Sus opiniones no temen desatar incendios, a veces quizás demasiado: llamó “subnormal” al expresidente del Gobierno Mariano Rajoy o “repugnante” al presentador Pablo Motos. Pero él niega que se excediera y vuelve a encender la mecha: “Sufrimos una mentira tras otra, y la política ya no tiene decoro. Dicen burradas de tal calibre y al día siguiente todo sigue como si no hubiera pasado nada. O sueltan una incluso mayor. Me da igual si hay gente que deja de leerme por esto. Son mis opiniones y al final también se ven reflejadas en mi trabajo”.

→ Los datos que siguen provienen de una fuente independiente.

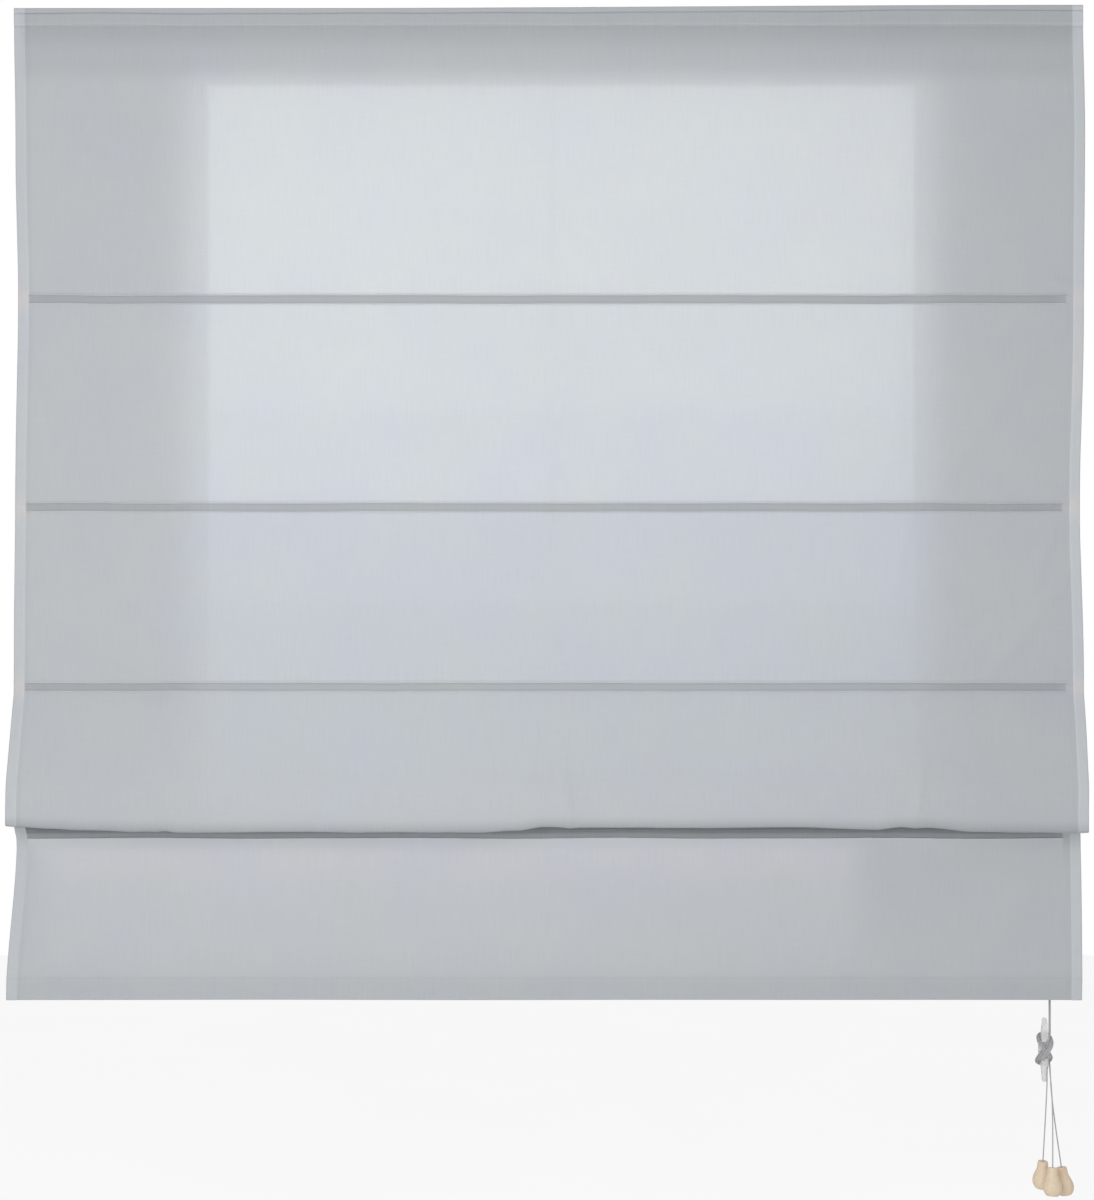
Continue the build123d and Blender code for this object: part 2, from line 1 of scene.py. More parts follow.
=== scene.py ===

En su obra también se vislumbra su amor por el tebeo. Rubín innova y arriesga, pero siempre homenajea a los clásicos, ya sea con un guiño a los superhéroes o una elección de estilo y de intención: “Cada vez salen menos las onomatopeyas, están en desuso, y yo las incluyo a menudo. Me parece importante aprovechar los recursos autóctonos del cómic”.
En realidad, Rubín los ha desplegado incluso más allá de las páginas. Quien compre la edición en gallego de El fuego en determinadas librerías recibirá de regalo una lámina dibujada por el creador. Y otro cómic suyo publicado recientemente (Cosmic Detective, con Jeff Lemire y Matt Kindt) salió gracias al micromecenazgo y solo después fue vendido a las editoriales (Astiberri, en España), con las condiciones que establecieron sus autores. He ahí, al fin y al cabo, el eslabón a menudo más débil. Y el que Rubín siempre intenta reivindicar.
Por eso quiso publicar El fuego primero en el mercado español; y por eso, además, invita a un diálogo que incluya a toda la cadena del libro en busca de fórmulas sostenibles para todos pero que protejan a los artistas. “No podemos tener una industria sin creaciones locales. No es viable que puedan conseguir vivir del cómic el que lo edita, lo maqueta o lo distribuye pero prácticamente nunca el que lo hace. Los autores deben tener toda la información sobre sus obras y sus derechos, para saber dónde fallan y negociar mejores condiciones. Y eso genera mejores tebeos, que venden más”, reflexiona.
En su caso lo cierto es que funciona. Empezó justo cuando las revistas cerraban y las editoriales eran pocas, y recién nacidas. Pero logró salir adelante hasta vivir del cómic. Ni él acaba de explicarse todavía por qué. Quizás, apunta, la clave sea la constancia: “He seguido sacando un libro al año, pese a mis altibajos. No he dado el brazo a torcer, no me he rendido”. Eso también es fuego.